A Westminster la quinta colonna conservatrice non aveva trovato i voti per la sfiducia al proprio premier. Poi Johnson ha continuato nel suo lavoro preferito: fabbricare la corda che lentamente lo impiccherà politicamente. L’economia, (come quelle di molti altri Paesi, a dir la verità), va a rotoli e l’inflazione è divorante. La Gran Bretagna sperimenta il più imponente degli scioperi dei trasporti, che sta riportando (per dimensioni) l’Isola ai tempi duri dello scontro frontale tra la Thatcher e i minatori.
A giorni sarebbe dovuto partire il secondo volo da mezzo milione di sterline con i profughi da deportate in Ruanda, dopo il fallimentare primo tentativo fermato dalla Corte Europea per i diritti umani. Gli afghani da spedire via, però, forse tireranno un sospiro di sollievo Sembrano esserci, insomma, tutti i presupposti per il benservito a Boris e oggi è pronta a saltare dalla barca che affonda anche il fedele nostromo, quella Priti Patel che lo ha invitato a mollare e che tanto aveva lavorato per organizzare quei (salvifici nei consensi a destra) voli verso Kigali.
Ora il partito però ha trovato la forza per dire basta: la fuga di ministri è stata ufficialmente giustificata con lo scandalo delle mani fuori posto di un indifendibile (se non dal premier) deputato. Il tutto in una nazione che ha insegnato al mondo la democrazia, e che non ha certo mezze misure quando si tratta di fare piazza pulita di leader inadeguati. Eppure non succedeva. E la risposta che il premier offriva di giorno in giorno diventava sempre più drastica, estrema e insidiosamente populista: da qui le affinità con Trump. Fino a diventare da ultimo il più fervente armiere della guerra in Ucraina, pronto a fornire consiglieri-istruttori sul campo e missili a sempre più lunga gittata.

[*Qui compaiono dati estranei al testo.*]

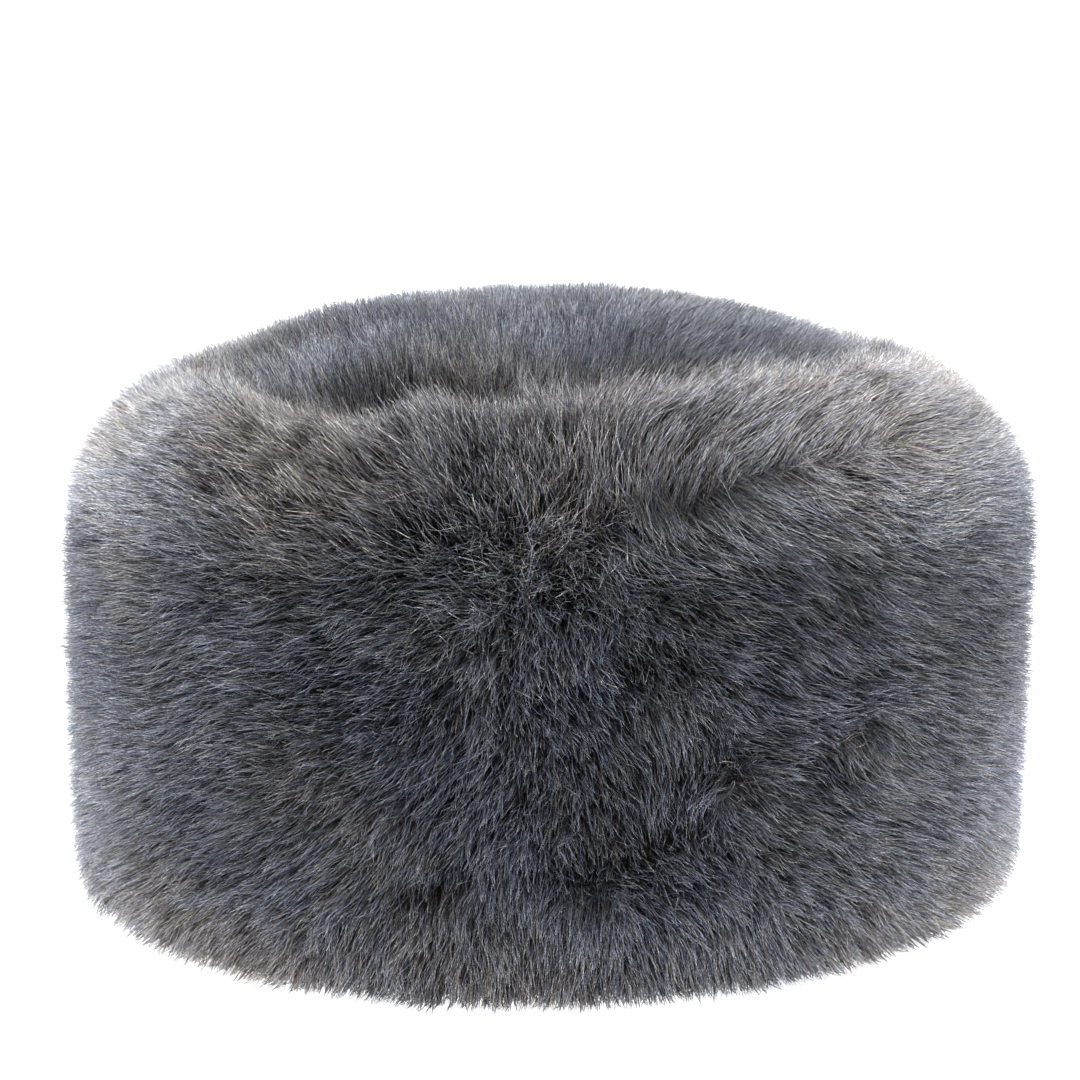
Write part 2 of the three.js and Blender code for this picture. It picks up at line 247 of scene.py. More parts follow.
def band_places(n, offset):
    """Where n fibres of the band have their tips, as band_tips gives them."""
    at, line, _ = band_tip_line()
    thin = 1 - THINNED_BY * fade(line[:, 1], *THINNED)
    area = np.cumsum(line[:, 0] * thin)
    area /= area[-1]
    u = spread(n, offset)
    return band_tips(np.interp(u[:, 0], area, at), u[:, 1] * 360)


def fringe_places(n, offset):
    """The same for the fringe alone, over the shoulder and the crest."""
    at, line, _ = band_tip_line()
    u = spread(n, offset)
    start = np.interp(FRINGE_START, line[:, 1], at)
    return band_tips(start + (at[-1] - start) * u[:, 0] ** FRINGE_CROWDING, u[:, 1] * 360)


def band_tips(place, azimuth):
    """Tips at places along the line of tips, with outward normals, directions, reach, share of the
    crest, and how much the partings shorten each."""
    at, line, normal = band_tip_line()
    r = np.interp(place, at, line[:, 0])
    z = np.interp(place, at, line[:, 1])
    nr = np.interp(place, at, normal[:, 0])
    nz = np.interp(place, at, normal[:, 1])
    n = len(azimuth)
    out = np.c_[np.cos(np.radians(azimuth)), np.sin(np.radians(azimuth)), np.zeros(n)]
    round_ = np.c_[-out[:, 1], out[:, 0], np.zeros(n)]
    surface = unit(out * nr[:, None] + UP * nz[:, None])
    lift, turn = lie(azimuth, z)
    under = (z < UNDER_HEIGHT) & (r < UNDER_RADIUS)
    lift = np.where(under, UNDER_LIFT, lift)
    crest = fade(r, *CREST) * (z > CREST_LEAST_HEIGHT)
    lift = np.radians(lift + (CREST_LIFT - lift) * crest)
    turn = np.radians(turn)
    level = out * np.cos(turn)[:, None] + round_ * np.sin(turn)[:, None]
    way = level * np.cos(lift)[:, None] + UP * np.sin(lift)[:, None]
    tip = out * r[:, None] + UP * z[:, None]
    reach = swell(azimuth, z) + FULLNESS
    aside, short = partings(azimuth, z)
    along = unit(np.cross(round_, surface))
    along *= np.sign(along[:, 2:3] + SLIGHT)
    sideways = np.clip(tip[:, 0] / LEAN_WIDTH, *LEAN_SPAN) * fade(-tip[:, 1], *LEAN_FRONT) * crest
    lean = np.array([CREST_LEAN, 0, 0]) * sideways[:, None]
    way = unit(way + round_ * aside[:, :1] + along * aside[:, 1:] + lean)
    return tip, surface, way, reach - short, crest, short


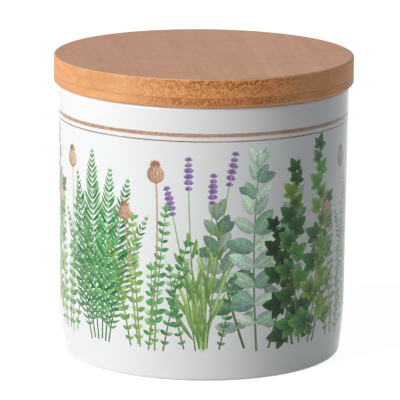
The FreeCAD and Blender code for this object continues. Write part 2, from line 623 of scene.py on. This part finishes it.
def eucalyptus_bed(x):
    spread = ((-10, -9, 45), (10, 8, 50), (0, -3, 64))
    plants = [eucalyptus(x + lean * 0.45, height, lean, bow) for lean, bow, height in spread]
    return layered(plants, 0.7, 1.3)


def ivy_bed(x):
    spread = ((-8, -6, 42), (8, 6, 48), (-3, -6, 60), (4, 7, 67))
    plants = [ivy(x + lean * 0.6, height, lean, bow) for lean, bow, height in spread]
    return layered(plants, 0.45, 1.45)


ROW = (fern_bed, herb_bed, lavender_bed, eucalyptus_bed, ivy_bed, herb_bed)  # along the wall
ROW_START = 5  # the number of the bed that the row starts with, which puts lavender in front
DEPTH = (eucalyptus_bed, fern_bed, ivy_bed, lavender_bed, herb_bed)  # from the back to the front
BED_COUNT = 15
BED_PITCH = 19.3


def clear_of_back(shape):
    return all(abs(point.x) < HALF_GIRTH - COLUMN / 4 for point in shape.outline())


def herbarium():
    """Every shape of the print. The beds leave the back bare, where the print's two ends meet."""
    bands = [Band(84.6, 0.62, KRAFT[1]), Band(82.5, 0.2, KRAFT[0])]
    shapes = []
    for bed in DEPTH:
        for k in range(BED_COUNT):
            if ROW[(k - ROW_START) % len(ROW)] is bed:
                shapes += bed((k - BED_COUNT // 2) * BED_PITCH)
    return bands + [shape for shape in shapes if clear_of_back(shape)]


NEAR = 1e-4  # points of the drawing that are nearer than this become one


def drawn_wall(shapes):
    """The flat wall cut along every shape's outline: its points, triangles and topmost shapes.

    The outlines run anticlockwise, because the side to the left of them is what counts as covered.
    """
    points, lines, faces = [], [], []

    def cut(start, end):
        lines.append((len(points), len(points) + 1))
        points.extend((start, end))

    for shape in shapes:
        outline = shape.outline()
        faces.append(list(range(len(points), len(points) + len(outline))))
        points.extend(outline)
        rib = shape.rib()
        if rib:
            cut(*rib)
    for k in range(COLUMNS + 1):
        x = k * COLUMN - HALF_GIRTH
        cut(Vector((x, PRINT_BOTTOM)), Vector((x, PRINT_TOP)))
    for k in range(PRINT_ROWS + 1):
        z = PRINT_BOTTOM + (PRINT_TOP - PRINT_BOTTOM) * k / PRINT_ROWS
        cut(Vector((-HALF_GIRTH, z)), Vector((HALF_GIRTH, z)))
    flat, _, triangles, _, _, owners = delaunay_2d_cdt(points, lines, faces, 0, NEAR, True)
    tops = [shapes[max(owner)] if owner else None for owner in owners]
    return flat, triangles, tops


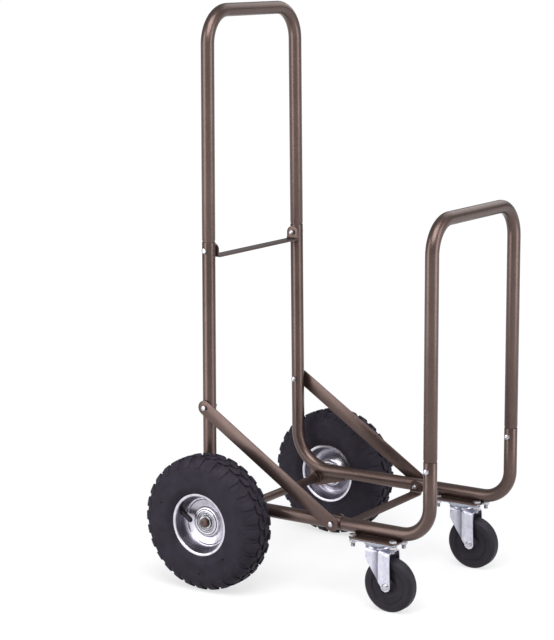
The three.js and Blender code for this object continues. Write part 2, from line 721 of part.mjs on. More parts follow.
// The pressed fork: a cup and crown over the wheel, and a cheek with a raised pad on each side.
function casterFork() {
  const [axleAt, backTop, nose] = [kingpinY - casterTrail, kingpinY + forkBack, kingpinY - forkNose];
  const noseZ = crownTopZ - forkSlope;
  const brow = kingpinY - kingpinHead / 2 - forkSheet;
  const foot = (radius) => Array.from({ length: footSteps + 1 }, (_, i) => {
    const angle = -Math.PI + footSweep * i / footSteps;
    return [axleAt + radius * Math.cos(angle), casterAxleZ + radius * Math.sin(angle)];
  });
  const cheek = [
    [backTop, crownTopZ], [brow, crownTopZ], [nose, noseZ],
    ...foot(forkFoot), [kingpinY + forkBack / 2, (crownTopZ + casterAxleZ) / 2],
  ];
  const padFoot = forkFoot - forkPad;
  const padBack = kingpinY - forkPadStart;
  const pad = [
    [padBack, crownBottomZ - forkSlope / 2], [nose + forkPad, noseZ - forkSheet],
    ...foot(padFoot), [padBack - forkPad, casterAxleZ + 2 * forkFoot],
  ];
  const crown = [
    [backTop, crownTopZ], [brow, crownTopZ], [nose, noseZ],
    [nose, noseZ - forkSheet], [brow, crownBottomZ], [backTop, crownBottomZ],
  ];
  const outer = forkGap + forkSheet;
  const place = [0, kingpinY, 0];
  const pinRadius = kingpinDiameter / 2 + slipGap;
  const oneCheek = join(
    slabX(cheek, forkGap, outer),
    slabX(pad, outer - forkSheet / 2, outer + forkPad));
  const whole = join(
    bothSides(oneCheek),
    slabX(crown, -outer, outer),
    ring(crownBottomZ, crownTopZ + cupHeight, pinRadius, cupRadius, 'z', shaftSides, place));
  const shank = rod(-2 * outer, 2 * outer, casterAxleDiameter / 2 + axleRunningGap, 'x', boltSides,
    [0, axleAt, casterAxleZ]);
  const pinHole = rod(crownBottomZ - forkSlope, crownTopZ + cupHeight, pinRadius, 'z', tubeSides, place);
  return cut(whole, shank, pinHole).translate([casterX, 0, 0]);
}

const casterPlace = [casterX, casterAxleY, casterAxleZ];

function casterTyre() {
  const [half, outer] = [casterWidth / 2, casterDiameter / 2];
  const inner = casterCoreRadius + slipGap;
  return turned([
    [-half, inner], [-half, outer - casterChamfer], [-half + casterChamfer, outer],
    [half - casterChamfer, outer], [half, outer - casterChamfer], [half, inner],
  ], 'x', wheelSides, casterPlace);
}

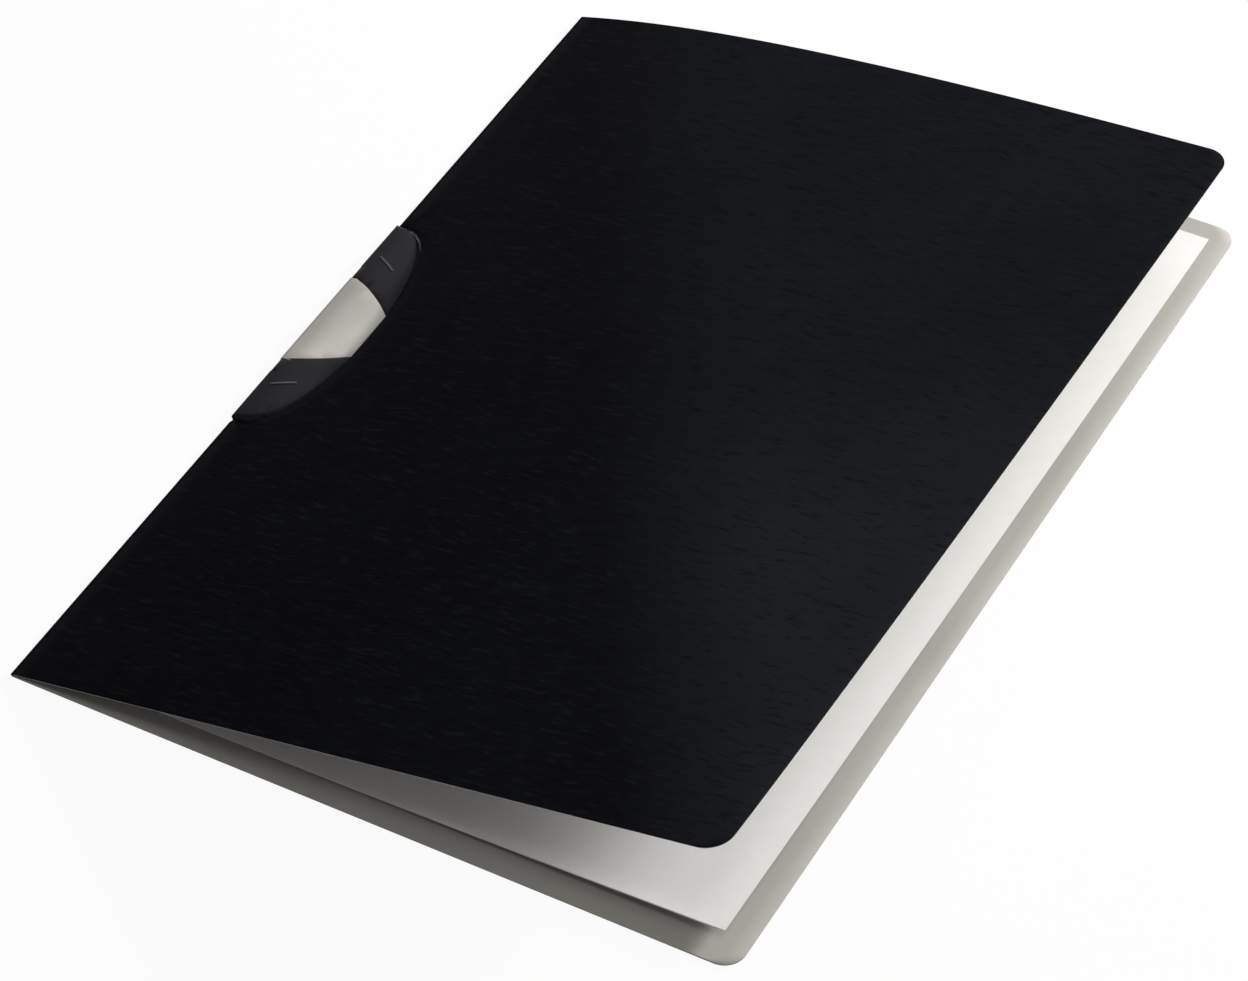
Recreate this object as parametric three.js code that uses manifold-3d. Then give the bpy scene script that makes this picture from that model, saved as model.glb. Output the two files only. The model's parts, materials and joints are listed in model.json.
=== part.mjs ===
// Clip folder for A4 sheets: one folded plastic cover, a hinged clip at the fold
// and a thin stack of sheets. Millimetres, +Z up. The folder lies on its back
// cover with the fold along Y, and the origin is under the middle of that cover.

import * as THREE from 'three';
import { mergeVertices } from 'three/addons/utils/BufferGeometryUtils.js';
import Module from 'manifold-3d';

const wasm = await Module();
wasm.setup();

// Cover: one sheet of polypropylene, folded once along its left side.
const COVER_WIDTH = 220;
const COVER_HEIGHT = 310;
const COVER_THICKNESS = 0.5;
const FOLD_INSIDE_RADIUS = 0.15;
const BACK_CORNER_RADIUS = 6;
const FRONT_CORNER_RADIUS = 7;
const FRONT_EDGE_SKEW = 1.4;
const HINGE_CLEARANCE = 0.2;

// Rise of the front cover, in degrees: even at the near end, while the far end
// leaves the fold steeply and flattens out towards its free edge.
const NEAR_ANGLE = 11.3;
const FAR_FOLD_ANGLE = 16.8;
const FAR_EDGE_ANGLE = 2.9;
const FLATTENING_LENGTH = 75;
const WARP_EXPONENT = 0.8;

// Window cut through the fold, a half moon in each cover. An ellipse has fullness 2,
// and a larger number makes the ends fuller.
const WINDOW_LENGTH = 92.4;
const WINDOW_DEPTH = 20.9;
const WINDOW_FULLNESS = 2.3;

// Sheets: a thin stack, whose near right corner lifts.
const SHEET_WIDTH = 210;
const SHEET_HEIGHT = 297;
const STACK_THICKNESS = 0.3;
const STACK_CLEARANCE = 0.1;
const STACK_SIDE_CLEARANCE = 0.4;
const CORNER_LIFT = 4.6;
const LIFT_ACROSS_EXPONENT = 2.1;
const LIFT_ALONG_EXPONENT = 1.3;
const STACK_RAMP = 24;

// Clip base: fills the window in the back cover and holds the hinge.
const BASE_CLEARANCE = 0.3;
const FLANGE_THICKNESS = 0.3;
const FLANGE_MARGIN = 2.5;
const KNUCKLE_RADIUS = 1.1;
const KNUCKLE_LENGTH = 5;
const KNUCKLE_CLEARANCE = 0.3;
const KNUCKLE_ROUND_CLEARANCE = 0.2;
const HOOD_BACK_REACH = 1.2;

// Hinge of the clip, a steel pin along the fold.
const BARREL_RADIUS = 1.6;
const BARREL_CLEARANCE = 0.3;
const PIN_RADIUS = 0.5;
const PIN_CLEARANCE = 0.2;
const PIN_END_INSET = 6;

// Clip jaw: a half-moon wing with a sloping shoulder and a gripping rim under it.
const JAW_CLEARANCE = 1.5;
const JAW_EDGE_HEIGHT = 3.2;
const JAW_PLATE_THICKNESS = 1.5;
const JAW_SHOULDER = 1.2;
const JAW_SHOULDER_HEIGHT = 2;
const JAW_RIM_WIDTH = 2.4;
const GRIP_CLEARANCE = 0.15;
const RIB_WIDTH = 0.7;
const RIB_HEIGHT = 0.2;
const RIB_LENGTH = 7.5;
const RIB_OFFSET = 28;
const RIB_FOLD_DISTANCE = 6.8;
const RIB_ANGLE = 29;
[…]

Avversando, apertamente o con altri mezzi, le iniziative di de-escalation. Da ultimo ha giocato anche la carta più popu-lista che si possa pescare in Inghilterra: la Brexit. Johnson è colui che vuole stracciare platealmente, e gettare nel braciere, il Protocollo sul Nord Irlanda e sul confine esterno tra Regno Unito e Ue. Neanche Nigel Farage era arrivato a tanto. Così, come in ogni crisi che si rispetti, l’inquilino di Downing Street e i suoi 'consigliori' (prima che lo lasciassero) avevano scelto da tempo la gran cassa populista: immigrati e Brexit garantivano più o meno il risultato.
Confidando in un colpo d’ala che avrebbe fatto riprendere quota al partito, ma soprattutto a lui. Con un Partito dei Tory che (è vero) ha perso anche le ultime suppletive, ma ha di fronte il Labour che non vince, e che ha poche chance di ottenere il ribaltone con Keir Starmer alla guida. La premier donna che lo ha preceduto a Downing Street, Theresa May, è caduta di luglio, ma il voto arrivò in autunno. Chissà che per allora il tentativo di costruire una forza di centro di un altro ex premier (caduto male dal trono) possa portare qualcosa di nuovo: Tony Blair e il partito che ha fondato ci credono.